What Investors Look For

  • Proof of enterprise demand: signed contracts, paid pilots, or strong LOIs from recognized brands
  • A repeatable sales process: not just one hero deal, but a pattern that can be replicated
  • Multi-stakeholder buy-in: does the end user, the buyer, and IT/security all support the product?
  • High switching costs and deep integration into enterprise workflows (ERP, CRM, data systems)
  • Expansion revenue: does ACV grow significantly after the initial land
  • Security and compliance readiness: SOC 2 Type II, SSO, audit logs, role-based access

Common Mistakes

  • Treating a pilot as a closed deal — enterprise pilots often die in procurement review
  • Building features that one big customer requests instead of products that serve a market
  • Underestimating the enterprise sales cycle: 6-18 months from first meeting to signature
  • Not investing in security and compliance early — missing SOC 2 kills enterprise deals
  • Quoting per-seat pricing when the value accrues at the organizational level

Key Metrics to Highlight

  • Average Contract Value (ACV) and ACV growth rate
  • Net Dollar Retention (NDR) — enterprise best-in-class is 130%+
  • Sales cycle length (median days from first meeting to close)
  • Pipeline coverage ratio (pipeline value / quota)
  • Gross margin including professional services

Sample Investor Questions

  1. Walk me through your last three closed deals — from first touch to signed contract.
  2. Who is the champion inside the organization, and who else needs to approve the purchase?
  3. What does your pricing look like, and how does a $50K contract become a $500K contract?
  4. What security certifications do you have, and what is on the roadmap?
  5. How long is your average sales cycle, and what are the common stall points?
  6. What is your professional services burden — how much hand-holding does implementation require?

FAQ

How many enterprise customers do I need for a Series A?

Quality matters more than quantity. 5-10 paying enterprise customers with expanding contracts, strong retention, and referenceable champions is typically sufficient.

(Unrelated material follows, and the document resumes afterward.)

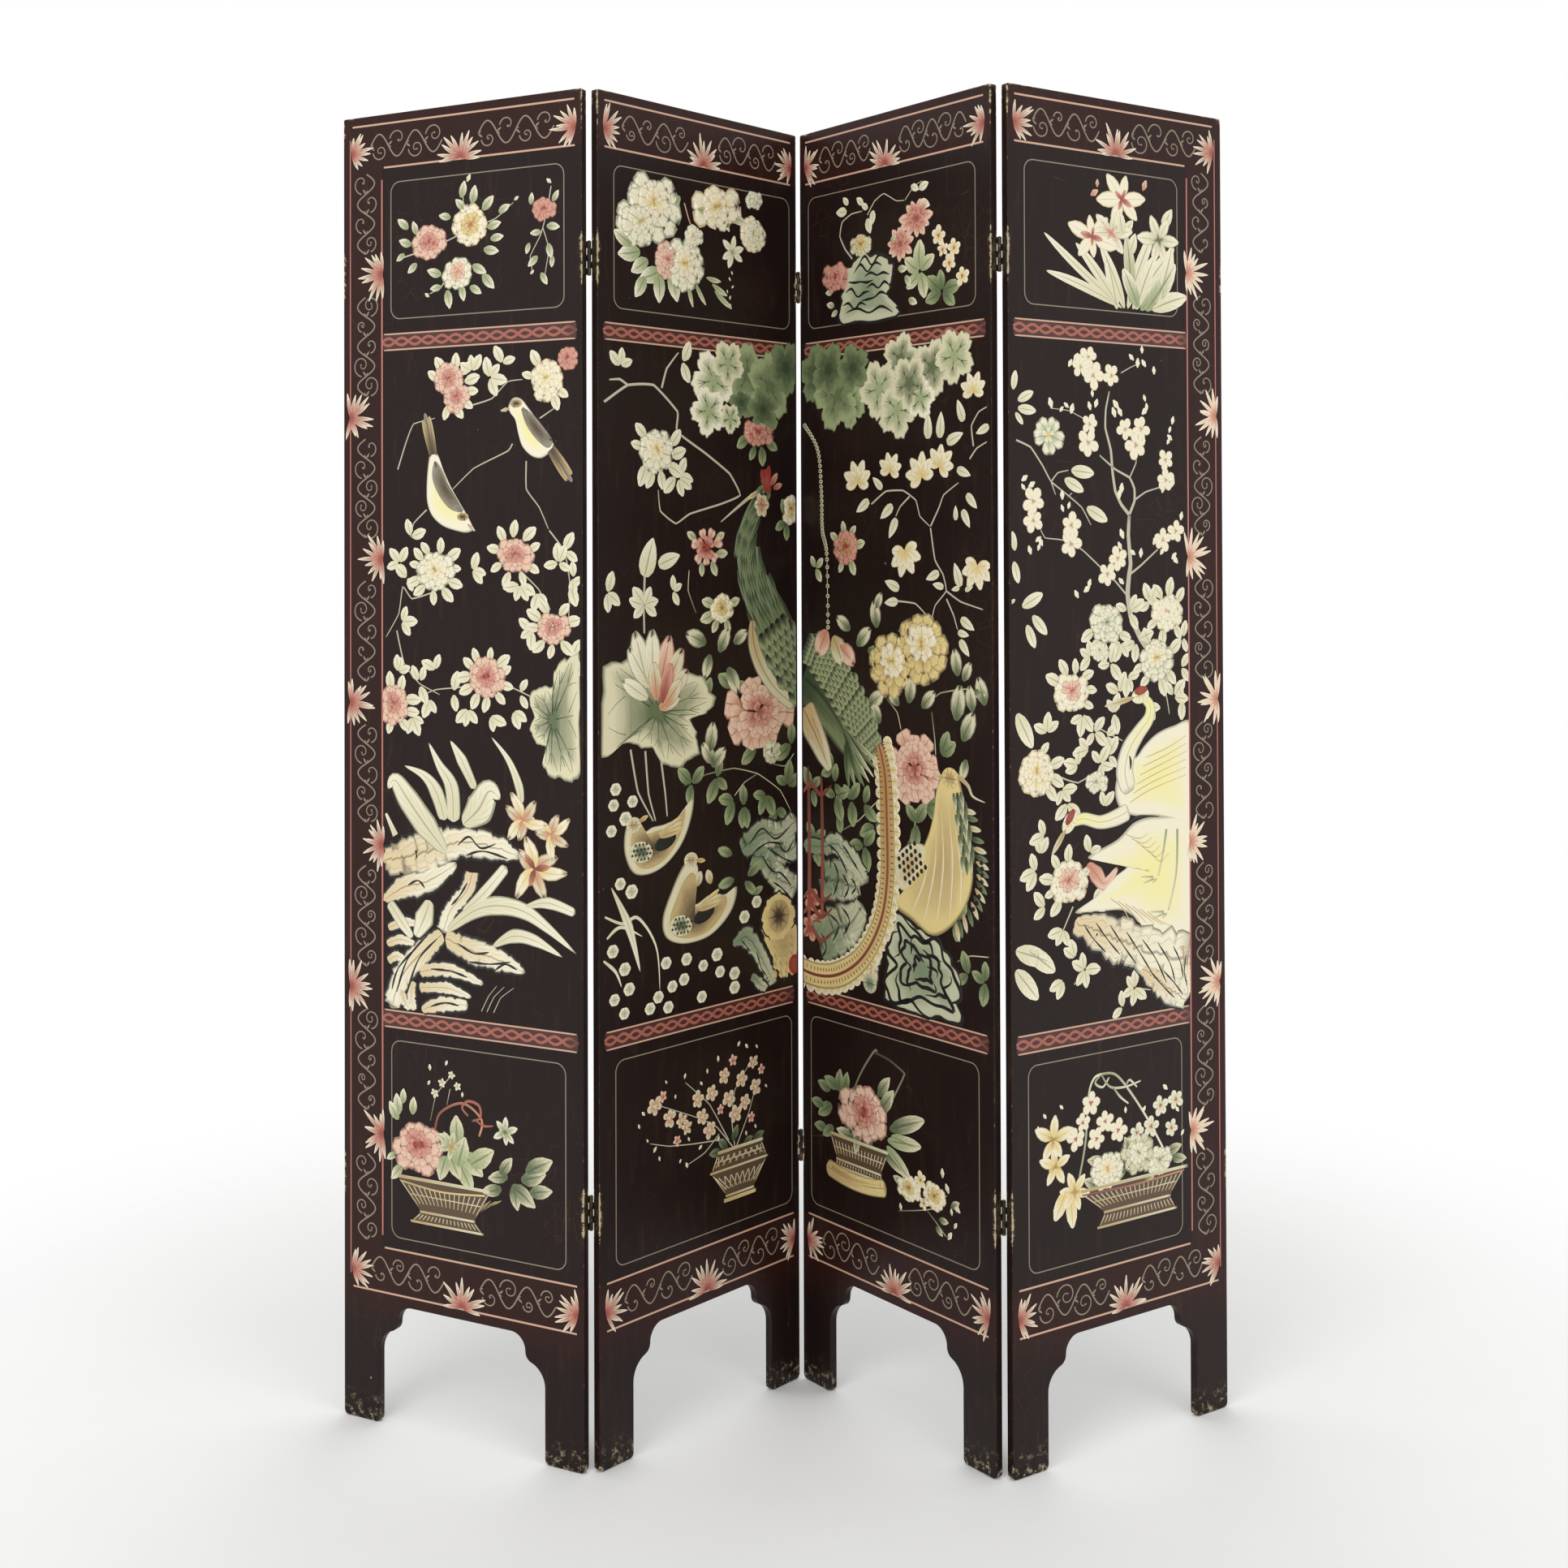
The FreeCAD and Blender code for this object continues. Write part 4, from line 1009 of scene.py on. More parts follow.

At seed, 2-3 paid pilots with Fortune 500 or well-known brands can be enough if the signal is clear. One "lighthouse" customer can anchor a round.

How do I handle long sales cycles while fundraising?

Start selling earlier than you think necessary — pipeline takes 6-12 months to mature. Show investors your pipeline with expected close dates, and demonstrate that earlier deals closed on schedule. Having 3-5 deals at different stages (pilot, procurement, legal review) is more convincing than one closed deal.

Should I offer professional services?

Yes, initially — but with a plan to reduce it. Early enterprise customers need white-glove onboarding. Track your professional services hours per customer and show investors a plan to automate or self-serve the most common implementation steps. Professional services should eventually be less than 15% of revenue.